### YOUR GOAL
Set down each line from the one containing "both = (parts, cutters)" to the one containing "bpy.data.objects.remove(obj)", inclusive, exactly as written and with nothing further.

### COLLECTED DATA
════════════════
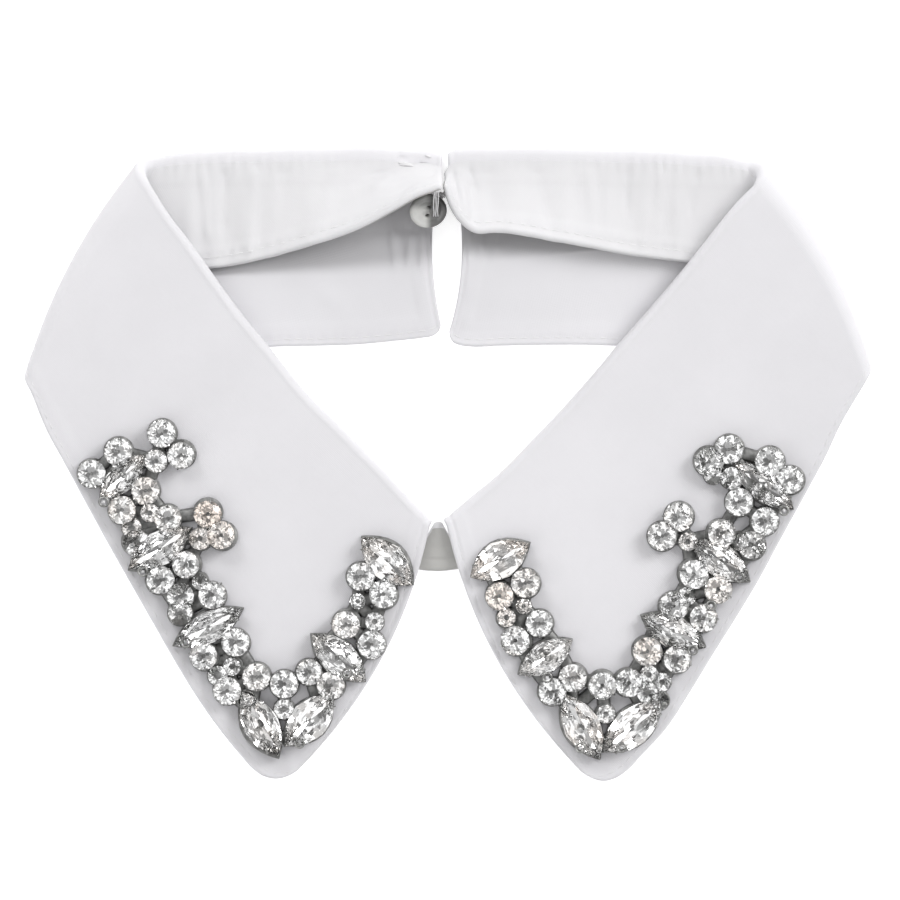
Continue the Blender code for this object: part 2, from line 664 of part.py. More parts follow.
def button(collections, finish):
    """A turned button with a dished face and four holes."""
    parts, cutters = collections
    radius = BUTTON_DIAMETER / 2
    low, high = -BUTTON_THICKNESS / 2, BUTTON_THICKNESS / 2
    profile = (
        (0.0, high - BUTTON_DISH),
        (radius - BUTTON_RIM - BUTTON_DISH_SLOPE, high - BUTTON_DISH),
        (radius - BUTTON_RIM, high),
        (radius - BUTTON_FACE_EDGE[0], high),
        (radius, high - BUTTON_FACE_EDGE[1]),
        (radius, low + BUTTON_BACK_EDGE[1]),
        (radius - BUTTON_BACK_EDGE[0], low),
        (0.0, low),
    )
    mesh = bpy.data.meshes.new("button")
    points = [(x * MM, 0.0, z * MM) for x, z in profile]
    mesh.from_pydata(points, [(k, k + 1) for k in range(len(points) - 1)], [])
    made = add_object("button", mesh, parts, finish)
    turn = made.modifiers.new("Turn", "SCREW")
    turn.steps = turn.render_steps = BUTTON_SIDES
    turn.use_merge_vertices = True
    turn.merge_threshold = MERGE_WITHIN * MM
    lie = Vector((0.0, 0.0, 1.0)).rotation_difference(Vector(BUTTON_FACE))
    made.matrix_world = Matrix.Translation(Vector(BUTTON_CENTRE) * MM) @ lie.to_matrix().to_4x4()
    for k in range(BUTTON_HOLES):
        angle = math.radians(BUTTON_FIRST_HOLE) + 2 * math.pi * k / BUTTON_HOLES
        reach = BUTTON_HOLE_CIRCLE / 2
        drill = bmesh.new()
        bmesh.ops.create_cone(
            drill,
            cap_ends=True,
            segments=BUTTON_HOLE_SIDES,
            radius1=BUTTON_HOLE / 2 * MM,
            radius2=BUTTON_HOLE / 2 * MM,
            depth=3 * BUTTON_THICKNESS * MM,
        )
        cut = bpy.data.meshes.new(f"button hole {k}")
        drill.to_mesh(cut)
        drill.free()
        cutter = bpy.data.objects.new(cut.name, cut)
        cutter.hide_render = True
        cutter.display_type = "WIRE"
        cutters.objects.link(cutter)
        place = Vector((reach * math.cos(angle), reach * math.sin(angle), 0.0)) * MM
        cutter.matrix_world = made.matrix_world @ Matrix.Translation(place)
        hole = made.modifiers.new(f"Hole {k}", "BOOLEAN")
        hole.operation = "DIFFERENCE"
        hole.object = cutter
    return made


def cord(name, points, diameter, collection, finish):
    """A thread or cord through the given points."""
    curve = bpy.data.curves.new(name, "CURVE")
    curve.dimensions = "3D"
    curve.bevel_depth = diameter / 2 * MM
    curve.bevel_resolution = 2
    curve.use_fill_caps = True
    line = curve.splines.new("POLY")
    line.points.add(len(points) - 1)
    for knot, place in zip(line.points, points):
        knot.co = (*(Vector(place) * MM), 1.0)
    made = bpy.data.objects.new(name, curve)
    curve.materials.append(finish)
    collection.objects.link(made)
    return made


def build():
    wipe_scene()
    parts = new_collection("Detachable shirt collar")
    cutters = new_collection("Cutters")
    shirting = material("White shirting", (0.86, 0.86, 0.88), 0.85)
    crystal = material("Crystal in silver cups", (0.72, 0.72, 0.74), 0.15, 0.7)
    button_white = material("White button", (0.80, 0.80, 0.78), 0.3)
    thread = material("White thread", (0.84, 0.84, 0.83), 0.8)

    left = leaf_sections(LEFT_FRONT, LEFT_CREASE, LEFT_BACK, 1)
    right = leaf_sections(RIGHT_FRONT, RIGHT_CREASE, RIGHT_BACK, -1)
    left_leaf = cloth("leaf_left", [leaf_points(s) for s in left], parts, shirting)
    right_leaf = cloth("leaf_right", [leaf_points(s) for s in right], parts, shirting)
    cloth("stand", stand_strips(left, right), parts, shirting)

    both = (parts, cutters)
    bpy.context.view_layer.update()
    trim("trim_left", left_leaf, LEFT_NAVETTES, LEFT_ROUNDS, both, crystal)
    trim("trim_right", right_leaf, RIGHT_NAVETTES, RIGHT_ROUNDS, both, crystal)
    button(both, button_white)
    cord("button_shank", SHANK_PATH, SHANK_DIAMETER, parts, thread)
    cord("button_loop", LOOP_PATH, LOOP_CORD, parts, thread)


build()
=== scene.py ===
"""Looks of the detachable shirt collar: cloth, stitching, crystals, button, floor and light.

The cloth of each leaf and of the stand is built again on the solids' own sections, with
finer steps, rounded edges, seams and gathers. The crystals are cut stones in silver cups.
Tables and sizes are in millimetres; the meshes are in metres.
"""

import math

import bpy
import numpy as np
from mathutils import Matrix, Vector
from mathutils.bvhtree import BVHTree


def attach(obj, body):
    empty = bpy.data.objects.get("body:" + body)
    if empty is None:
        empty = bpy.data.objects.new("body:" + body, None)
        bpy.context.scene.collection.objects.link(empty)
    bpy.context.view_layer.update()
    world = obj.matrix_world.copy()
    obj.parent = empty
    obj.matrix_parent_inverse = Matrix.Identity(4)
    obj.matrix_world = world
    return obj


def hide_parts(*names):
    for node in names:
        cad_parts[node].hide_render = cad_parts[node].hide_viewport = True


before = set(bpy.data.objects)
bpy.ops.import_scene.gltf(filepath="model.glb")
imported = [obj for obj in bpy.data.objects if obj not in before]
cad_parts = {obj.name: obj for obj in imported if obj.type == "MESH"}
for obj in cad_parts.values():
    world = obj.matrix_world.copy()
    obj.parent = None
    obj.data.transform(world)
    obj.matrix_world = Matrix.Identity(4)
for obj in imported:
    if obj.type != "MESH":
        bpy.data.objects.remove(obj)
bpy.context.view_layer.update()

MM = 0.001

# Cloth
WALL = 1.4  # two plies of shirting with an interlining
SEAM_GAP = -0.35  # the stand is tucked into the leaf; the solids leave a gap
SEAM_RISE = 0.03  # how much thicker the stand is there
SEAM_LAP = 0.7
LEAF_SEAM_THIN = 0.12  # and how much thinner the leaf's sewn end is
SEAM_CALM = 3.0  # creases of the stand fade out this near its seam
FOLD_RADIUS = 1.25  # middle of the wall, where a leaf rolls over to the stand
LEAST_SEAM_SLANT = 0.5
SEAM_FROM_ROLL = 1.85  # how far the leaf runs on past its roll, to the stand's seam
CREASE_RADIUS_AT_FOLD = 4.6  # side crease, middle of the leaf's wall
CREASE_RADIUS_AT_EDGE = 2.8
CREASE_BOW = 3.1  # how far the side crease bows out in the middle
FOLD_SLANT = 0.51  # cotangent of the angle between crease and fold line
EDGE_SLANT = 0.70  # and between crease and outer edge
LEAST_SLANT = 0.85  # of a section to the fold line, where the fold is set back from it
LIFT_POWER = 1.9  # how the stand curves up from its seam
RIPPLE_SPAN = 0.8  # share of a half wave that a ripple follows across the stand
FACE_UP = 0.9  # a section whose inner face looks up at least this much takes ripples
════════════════
### SOLVED EXERCISE
    both = (parts, cutters)
    bpy.context.view_layer.update()
    trim("trim_left", left_leaf, LEFT_NAVETTES, LEFT_ROUNDS, both, crystal)
    trim("trim_right", right_leaf, RIGHT_NAVETTES, RIGHT_ROUNDS, both, crystal)
    button(both, button_white)
    cord("button_shank", SHANK_PATH, SHANK_DIAMETER, parts, thread)
    cord("button_loop", LOOP_PATH, LOOP_CORD, parts, thread)


build()
=== scene.py ===
"""Looks of the detachable shirt collar: cloth, stitching, crystals, button, floor and light.

The cloth of each leaf and of the stand is built again on the solids' own sections, with
finer steps, rounded edges, seams and gathers. The crystals are cut stones in silver cups.
Tables and sizes are in millimetres; the meshes are in metres.
"""

import math

import bpy
import numpy as np
from mathutils import Matrix, Vector
from mathutils.bvhtree import BVHTree


def attach(obj, body):
    empty = bpy.data.objects.get("body:" + body)
    if empty is None:
        empty = bpy.data.objects.new("body:" + body, None)
        bpy.context.scene.collection.objects.link(empty)
    bpy.context.view_layer.update()
    world = obj.matrix_world.copy()
    obj.parent = empty
    obj.matrix_parent_inverse = Matrix.Identity(4)
    obj.matrix_world = world
    return obj


def hide_parts(*names):
    for node in names:
        cad_parts[node].hide_render = cad_parts[node].hide_viewport = True


before = set(bpy.data.objects)
bpy.ops.import_scene.gltf(filepath="model.glb")
imported = [obj for obj in bpy.data.objects if obj not in before]
cad_parts = {obj.name: obj for obj in imported if obj.type == "MESH"}
for obj in cad_parts.values():
    world = obj.matrix_world.copy()
    obj.parent = None
    obj.data.transform(world)
    obj.matrix_world = Matrix.Identity(4)
for obj in imported:
    if obj.type != "MESH":
        bpy.data.objects.remove(obj)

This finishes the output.